Conveniently, U.S. government geologists found potash deposits in New Mexico in 1926. By 1929, the U.S. had its own potash producer: American Potash and Chemical, which was owned by the South African company Consolidated Gold Fields, based in London. The Germans immediately recognized the threat and put into motion a plan that was as brilliant as it was shady. The Kalisyndikat, working through an elaborate network of investment banks and shell companies that cloaked its movements, bought 90 percent of the shares of Consolidated Gold Fields, giving it control over U.S. potash fields. Soon enough, American Potash and Chemical was keeping its production in line with edicts issued by the Kalisyndikat.

The Franco-German cartel continued to thrive through the 1930s, despite growing tensions between the two countries.

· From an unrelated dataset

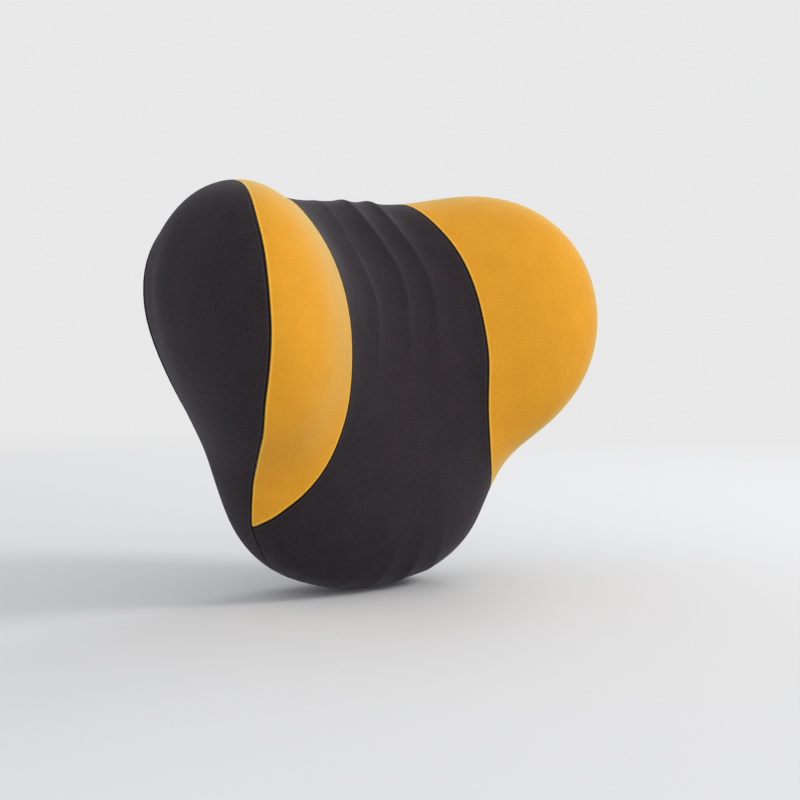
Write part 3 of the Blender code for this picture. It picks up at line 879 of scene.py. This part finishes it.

New U.S. companies that entered the market in the 1930s mysteriously ended up obeying the dictates of the Kalisyndikat, suggesting the Nazis kept the cartel alive and well until the outbreak of World War II. Other nations and territories that started mining potash -- Poland, the Soviet Union, Spain, even Palestine -- entered the syndicate in return for a cut of the total production quota.

The postwar order destroyed the old potash cartels, but new ones took their place. The end of the Cold War ushered in the current arrangement splitting the industry between the North American group and the now-imperiled one based in Belarus.

The latest potash drama may seem like something new, with a heavyweight -- Uralkali -- looking to exit rather than police an existing syndicate. A century of history, however, suggests the end game will be the same: by robbing Belarus of profits it needs, Russia probably will gain further control over its onetime partner and with it a bigger piece of the world’s cunningly contested potash trade.